Interaction of domain walls with scalar particles in the early Universe
D. P. Filippov, A. A. Kirillov
TL;DR
The paper addresses how domain walls formed in the early Universe interact with a bath of scalar dark matter and how this interaction can delay or prevent primordial black hole formation. It develops a scalar-field–domain-wall framework, deriving the scalar reflection coefficient $R$ and identifying a critical temperature $T_c$ below which walls become opaque and trap particles inside. The wall dynamics are governed by a coupled set of equations for the wall radius, velocity, internal/external temperatures, and number densities, revealing that internal gas pressure can counteract surface tension and Hubble drag, leading to delayed PBH formation for certain formation times. The work provides mass- and formation-time–dependent constraints on model parameters $(f,\Lambda)$ and discusses potential astrophysical consequences such as delayed PBH formation, DM protohalos around PBHs, and possible EM or GW signals, highlighting the broader implications for early-Universe cosmology and dark matter interactions.
Abstract
The formation of solitons (such as closed domain walls) in the super-Early Universe is predicted in a number of theories of the formation of primordial black holes.
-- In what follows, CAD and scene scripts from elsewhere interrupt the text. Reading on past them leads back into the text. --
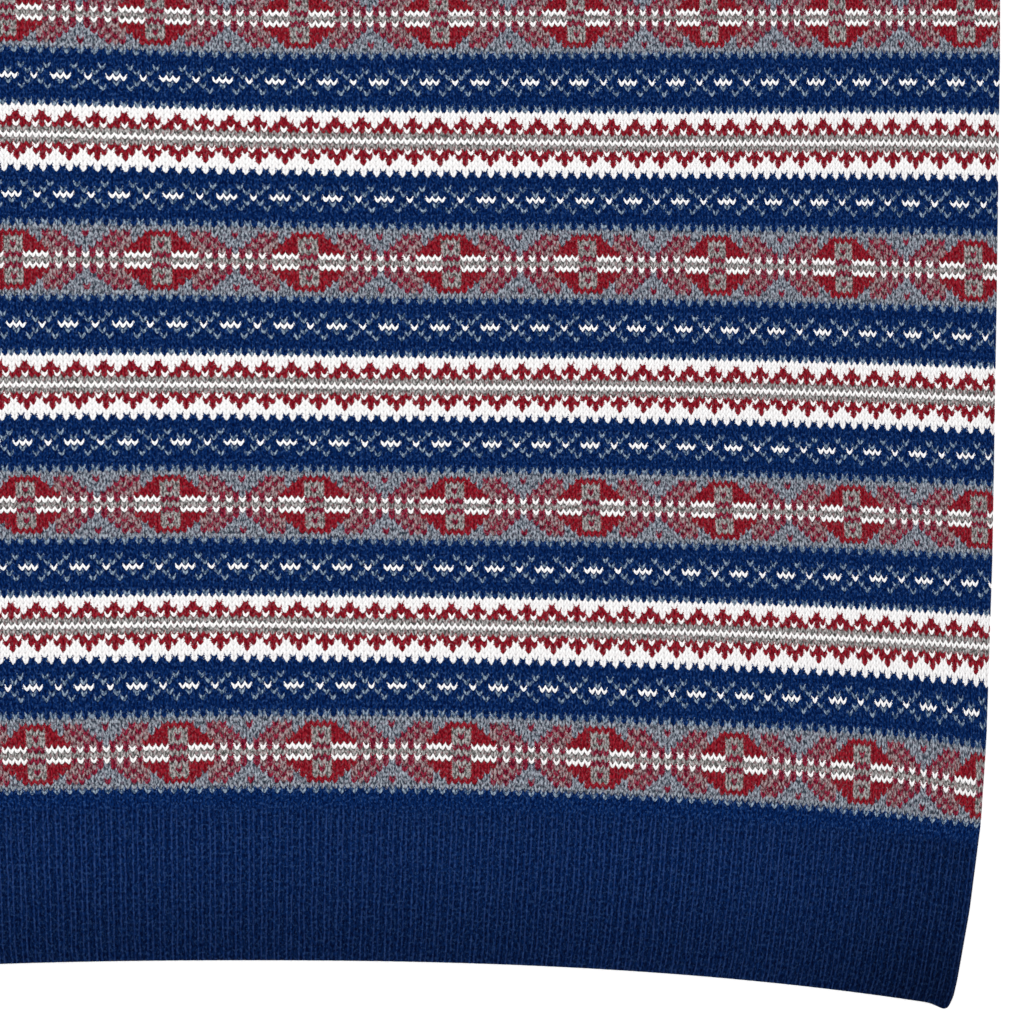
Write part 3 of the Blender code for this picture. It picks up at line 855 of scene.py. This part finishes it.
def armhole_band(side):
    """Stations down the front of one armhole, round the underarm fold, and up its back."""
    level = np.array((1.0, 0.0))
    edge = on_curve(FRONT_YOKE, np.linspace(0, len(FRONT_YOKE) - 1, EDGE_POINTS))[::-1, 2:]
    count = ribs_in(edge) * BAND_STEPS
    front_half = []
    for k, (point, ahead) in enumerate(points_along(edge, count, start=FOLD_REACH, end=FOLD_REACH)):
        from_shoulder = k * RIB_PITCH / BAND_STEPS
        outward = across_band(ahead, -TO_NECK, from_shoulder)
        sewn = point + outward * STITCH_GAP
        front_half.append(Station(sewn, sewn + outward * ARMBAND, 90, level, False, k / BAND_STEPS))
    stations = front_half + fold_over(front_half[-1], level)
    stations += [station._replace(turn=-90) for station in front_half[::-1]]
    stations += fold_over(front_half[0], SHOULDER_OUT)[::-1]
    return stations if side > 0 else [mirrored(station) for station in stations]


for side, name in ((1, "right"), (-1, "left")):
    armband = band(f"armhole_rib_{name}", f"armhole_band_{name}", armhole_band(side))


# ---- Floor, light and camera ----------------------------------------------------------------------
# A plain white floor under even studio light, seen from straight above, close over the lower right
# corner of the vest.

PIXEL = 0.00034  # of the picture, on the cloth
PICTURE = 1024
HEM_CENTRE_PIXEL = (250.0, 958.5)
CAMERA_HEIGHT = 1.7
SENSOR = 36.0  # mm

scene = bpy.context.scene
scene.view_settings.view_transform = "Standard"
bpy.ops.object.select_all(action="DESELECT")
bpy.ops.mesh.primitive_plane_add(size=6.0, location=(0.0, 0.0, 0.0))
floor = bpy.context.object
floor.name = "floor"
white_board = bpy.data.materials.new("white_board")
white_board.use_nodes = True
board = white_board.node_tree.nodes["Principled BSDF"]
board.inputs["Base Color"].default_value = (0.97, 0.97, 0.97, 1.0)
board.inputs["Roughness"].default_value = 0.9
board.inputs["Emission Color"].default_value = (1.0, 1.0, 1.0, 1.0)
board.inputs["Emission Strength"].default_value = 0.3
floor.data.materials.append(white_board)

world = bpy.data.worlds.new("studio")
world.use_nodes = True
world.node_tree.nodes["Background"].inputs["Color"].default_value = (1.0, 1.0, 1.0, 1.0)
world.node_tree.nodes["Background"].inputs["Strength"].default_value = 0.85
scene.world = world
bpy.ops.object.light_add(type="AREA", location=(-0.3, 0.3, 1.9))
lamp = bpy.context.object
lamp.data.size = 1.6
lamp.data.energy = 26.0
lamp.rotation_euler = (math.radians(-12), math.radians(-12), 0.0)

right, down = ((PICTURE / 2 - pixel) * PIXEL for pixel in HEM_CENTRE_PIXEL)
bpy.ops.object.camera_add(location=(HEM_CENTRE[0] + right, HEM_CENTRE[1] - down, CAMERA_HEIGHT))
camera = bpy.context.object
camera.data.sensor_width = SENSOR
camera.data.lens = SENSOR * (CAMERA_HEIGHT - FRONT_UNDER - WALL) / (PICTURE * PIXEL)
camera.data.clip_end = 20.0
scene.camera = camera
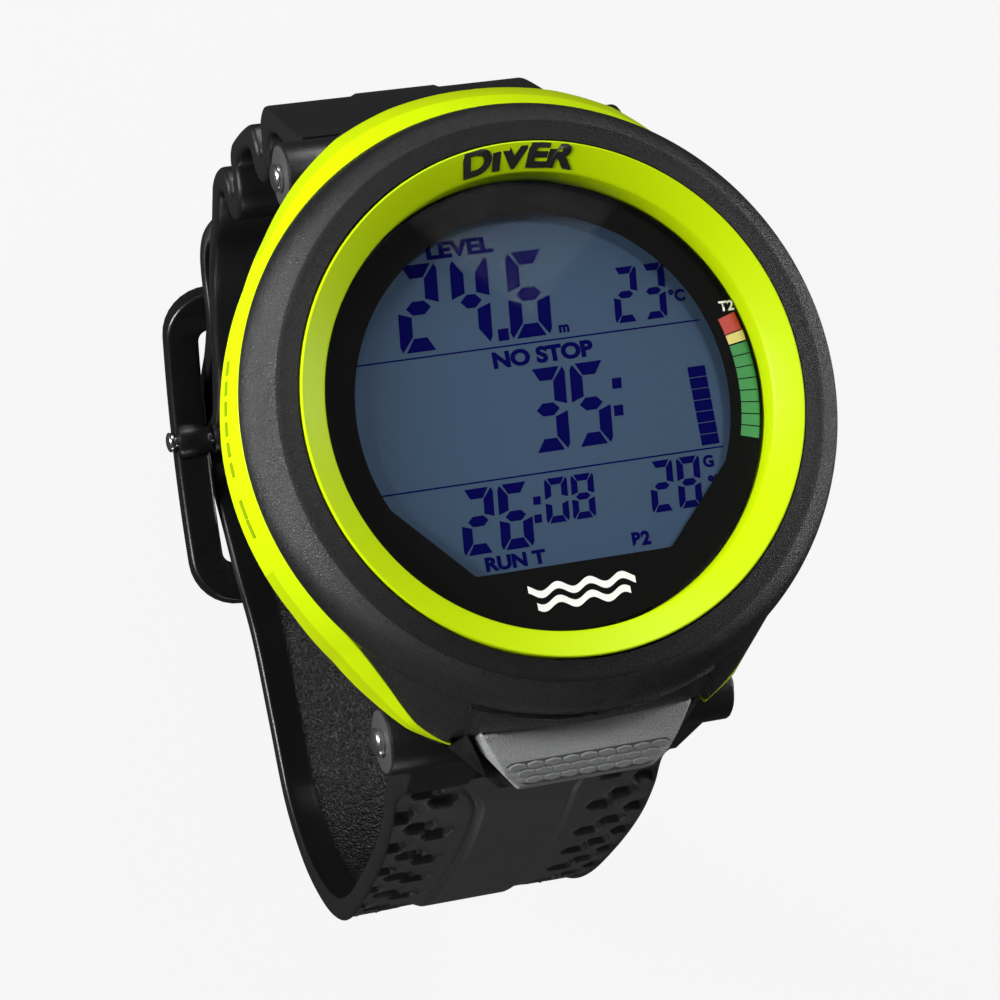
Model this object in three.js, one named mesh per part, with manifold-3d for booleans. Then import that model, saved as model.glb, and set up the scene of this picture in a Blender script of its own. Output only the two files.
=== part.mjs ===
// Wrist-worn dive computer: a round sealed case on a rubber strap that is closed in its buckle.
// Millimetres. The case frame has +Z out of the dial, +Y to 12 o'clock, +X to 3 o'clock and z = 0 on the case back.
// The exported group moves it so that the origin is the centre of the lens's outer face.
import * as THREE from "three";
import { mergeVertices } from "three/addons/utils/BufferGeometryUtils.js";
import Module from "manifold-3d";

const wasm = await Module();
wasm.setup();

// ---------------------------------------------------------------- driving dimensions
const GAP = 0.3; // between pieces that touch
const ROUND = 48; // facets of a large circle
const SMALL_ROUND = 16; // facets of a screw, pin or chip

const CASE_TOP = 27.5; // case back to the front of the dial ring
const RING_OUTER = 30; // lime dial ring
const RING_INNER = 26.75;
const RING_DROP = 2.02; // its cone falls this much towards the lens
const BEZEL_OUTER = 35.86;
const BEZEL_BOTTOM = 21.1;
const SHELL_TOP = BEZEL_BOTTOM - GAP;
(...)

However, the interaction of particles of the surrounding medium with the solitons should affect their dynamics. In the paper, we consider the interaction between domain walls and scalar particles which can play a role of dark matter. It is shown that when the temperature of the scalar particle gas, caused by the expansion of the Universe, decreases below a certain threshold value, the wall abruptly becomes opaque and locks particles inside itself. We discuss the dynamics of a single domain wall taking into account pressure of scalar particles locked inside a closed wall. It is shown, this effect leads to a time delay of domain wall collapse and the deferred formation of primordial black holes.